A PhD program involves coursework and research (even if the program is a clinical program). While some MA credits will probably transfer to a PhD program, many may not. Each school wants to make sure it trains its students in the areas it considers important. Students generally begin doing research when they enter a program, and perform a significant research project for their thesis. The minimum amount of time required to get a PhD is 4 years of full-time study and research; the usual amount of time is 6-8 years.
In most PhD programs, students are expected to be full-time students. Applications are submitted 6-9 months before a September admission. Most programs provide some form of financial support to entering students, in the form of tuition remission, stipend, research or teaching assistantships; continuation of support usually depends on the student's progress in the program.

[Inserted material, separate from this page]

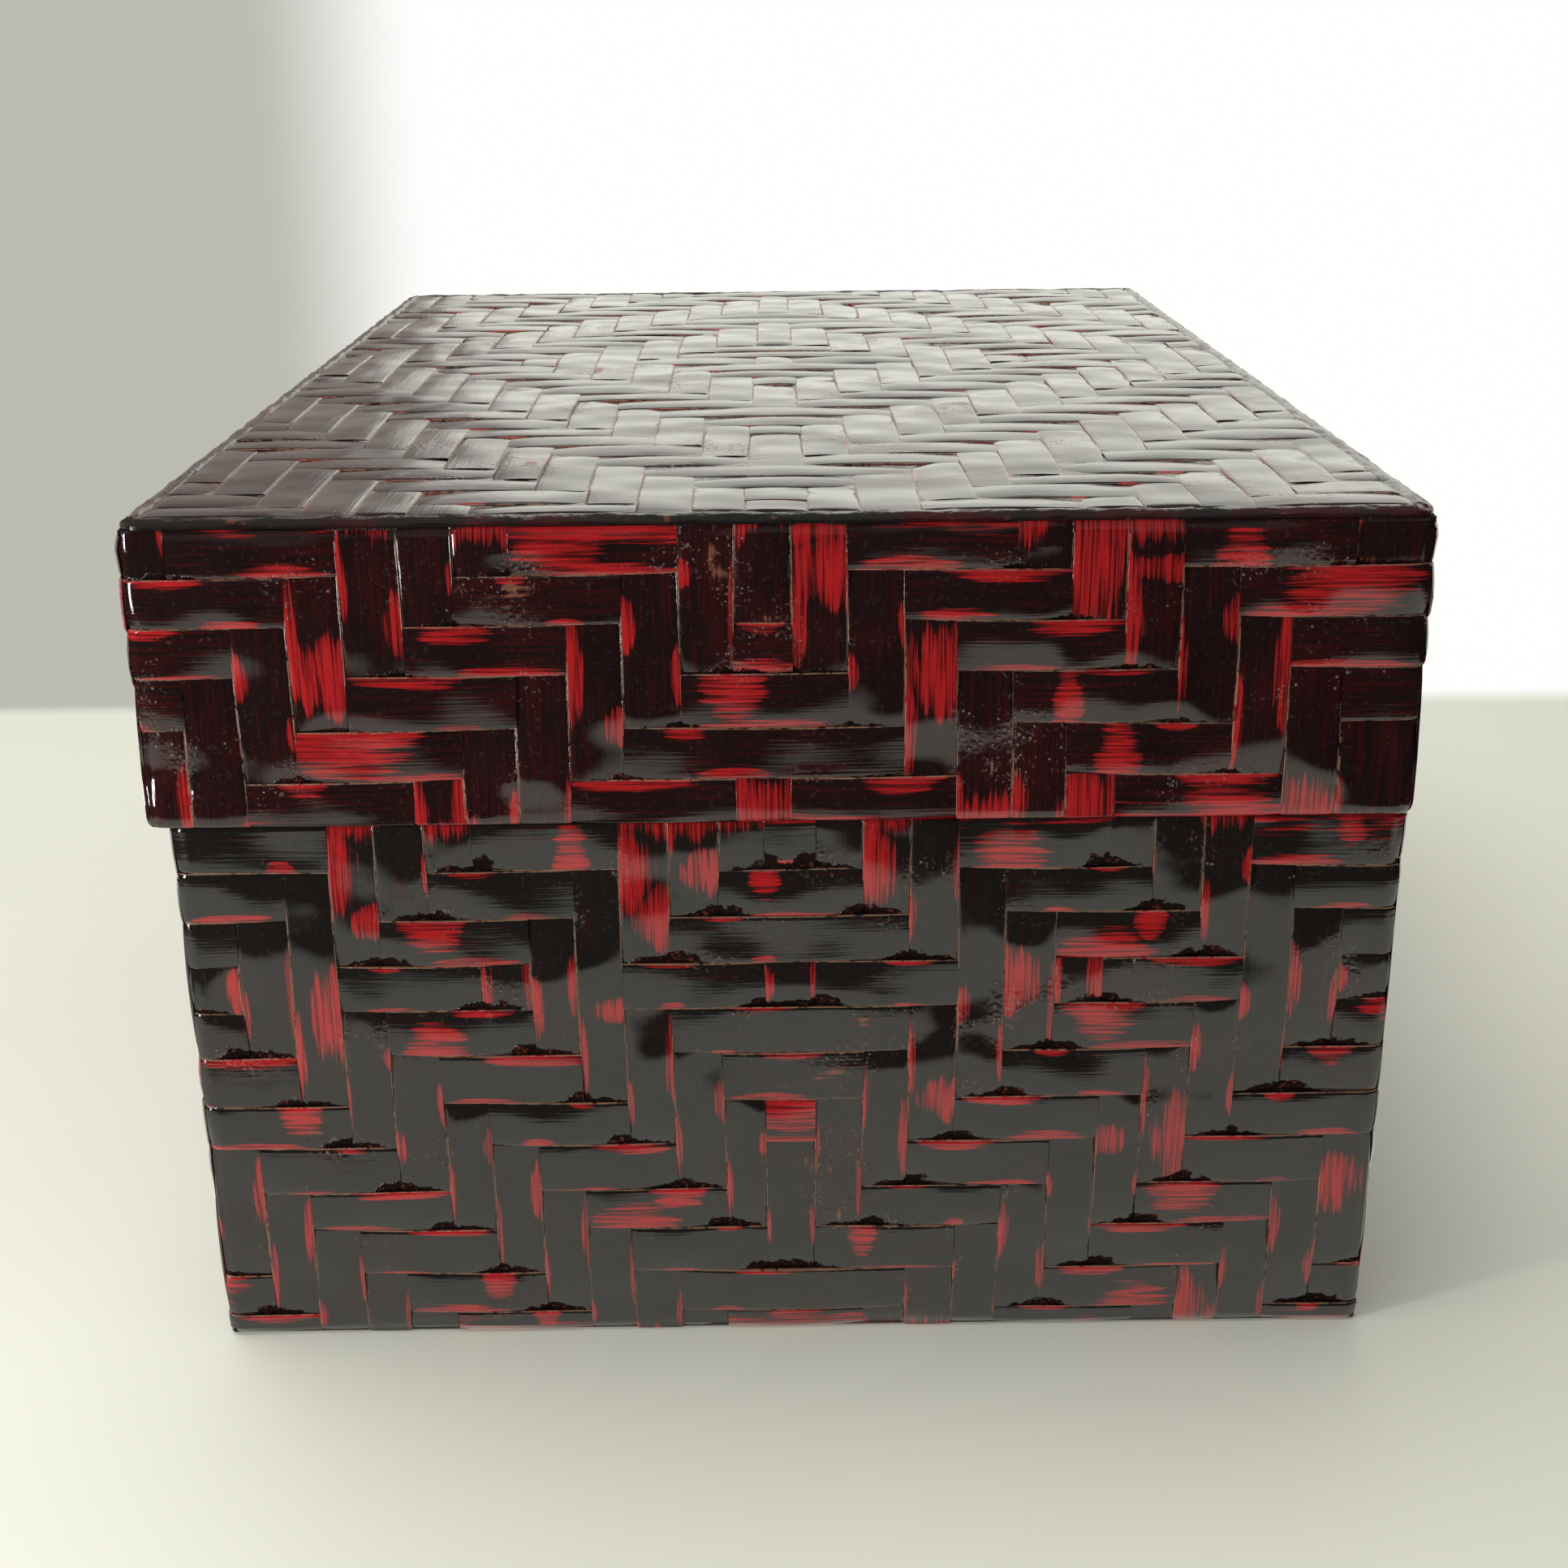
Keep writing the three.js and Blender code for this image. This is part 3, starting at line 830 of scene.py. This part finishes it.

Admission to a PhD program is likely if you have:
A strong undergraduate background in psychology
Good overall grades
High GRE scores
Detailed and substantive academic letters of recommendation
A statement of interests that demonstrates that you can approach intellectual issues thoughtfully
A PsyD is similar to a PhD but does not have as heavy a research component, and a research-based thesis is typically not a requirement for the degree. It provides solid clinical training, and meets licensing requirements if the program is accredited by the APA.
MSW and other degrees
Students who are primarily interested in doing therapy or counseling should actively seek information from schools of social work and education. Those schools have programs which train students in counseling work, and generally require 1 1/2 to 2 1/2 years. Little if any research work is required. Degrees in social work or education are less prestigious than the PhD in clinical psychology or the PsyD, but they also require significantly less time and energy. An MA in psychology can be a useful academic adjunct to such a degree.